President Obama’s Farewell Speech continues, despite the best efforts of the Trump Administration

So now we continue with our close reading of the Obama farewell speech, despite the Trump Administration removing the transcript from its location at whitehouse.gov/farewell. Along with pages on LGBT rights, climate change, health care, and civil rights.

Our transcript source is now The New York Times, for as long as it is allowed to post it.

We left off in part 1 with President Obama talking about his time as a grassroots political organizer in Chicago:

Now this is where I learned that change only happens when ordinary people get involved, and they get engaged, and they come together to demand it.

After eight years as your president, I still believe that. And it’s not just my belief. It’s the beating heart of our American idea — our bold experiment in self-government.

—Those last two sentences are so critically important: we must participate in our democracy in order to uphold it. It doesn’t matter what kind of change you want. You have to act for it, and support others who take action.

That action should be informed by nothing other than our founding principles:

of due process before the law…

of equality of opportunity…

of no discrimination based on race, creed, or sex…

…of liberty and justice for all. Any change, any movement, any one that does not support these things is un-American. So erasing gay people and non-white people is not supporting our democracy. It is un-American.

It’s the conviction that we are all created equal, endowed by our creator with certain unalienable rights, among them life, liberty, and the pursuit of happiness.

It’s the insistence that these rights, while self-evident, have never been self-executing; that We, the People, through the instrument of our democracy, can form a more perfect union.

What a radical idea, the great gift that our Founders gave to us. The freedom to chase our individual dreams through our sweat, and toil, and imagination — and the imperative to strive together as well, to achieve a common good, a greater good.

—These founding principles are indeed a gift and an imperative. We have to work to maintain them—they are not self-perxetuating. We will have them for as long as we want them. When Americans top wanting everyone in this country to be treated as equal, our democracy will end.

For 240 years, our nation’s call to citizenship has given work and purpose to each new generation. It’s what led patriots to choose republic over tyranny, pioneers to trek west, slaves to brave that makeshift railroad to freedom.

It’s what pulled immigrants and refugees across oceans and the Rio Grande. It’s what pushed women to reach for the ballot. It’s what powered workers to organize. It’s why GIs gave their lives at Omaha Beach and Iwo Jima; Iraq and Afghanistan — and why men and women from Selma to Stonewall were prepared to give theirs as well.
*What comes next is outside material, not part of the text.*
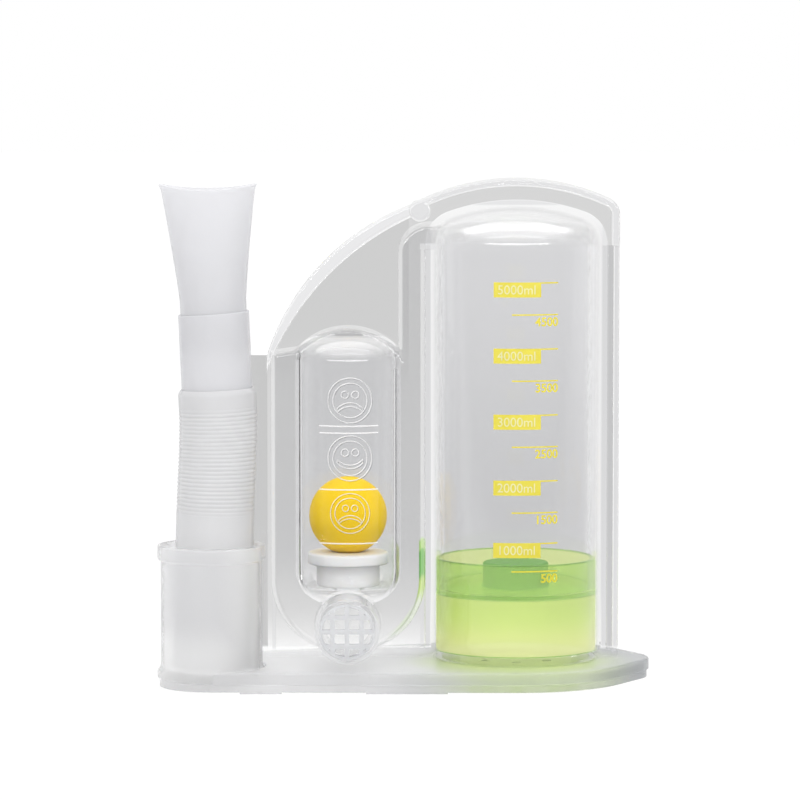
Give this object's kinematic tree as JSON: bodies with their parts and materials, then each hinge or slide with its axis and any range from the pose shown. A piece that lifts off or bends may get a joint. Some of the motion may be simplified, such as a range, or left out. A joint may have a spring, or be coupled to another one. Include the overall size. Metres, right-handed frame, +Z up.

—All of those examples in the second paragraph are concrete manifestations of “liberty and justice for all.” All of the people mentioned are true Americans.

So that’s what we mean when we say America is exceptional. Not that our nation has been flawless from the start, but that we have shown the capacity to change, and make life better for those who follow.

—It would seem the president had been reading our blog! Especially our About page.

When we face people saying they want to make America great again, we must ask them what they mean by that. Whose lives will be made better? What should be changed? What exactly isn’t great? How can we solve problems by expanding civil rights rather than curtailing them?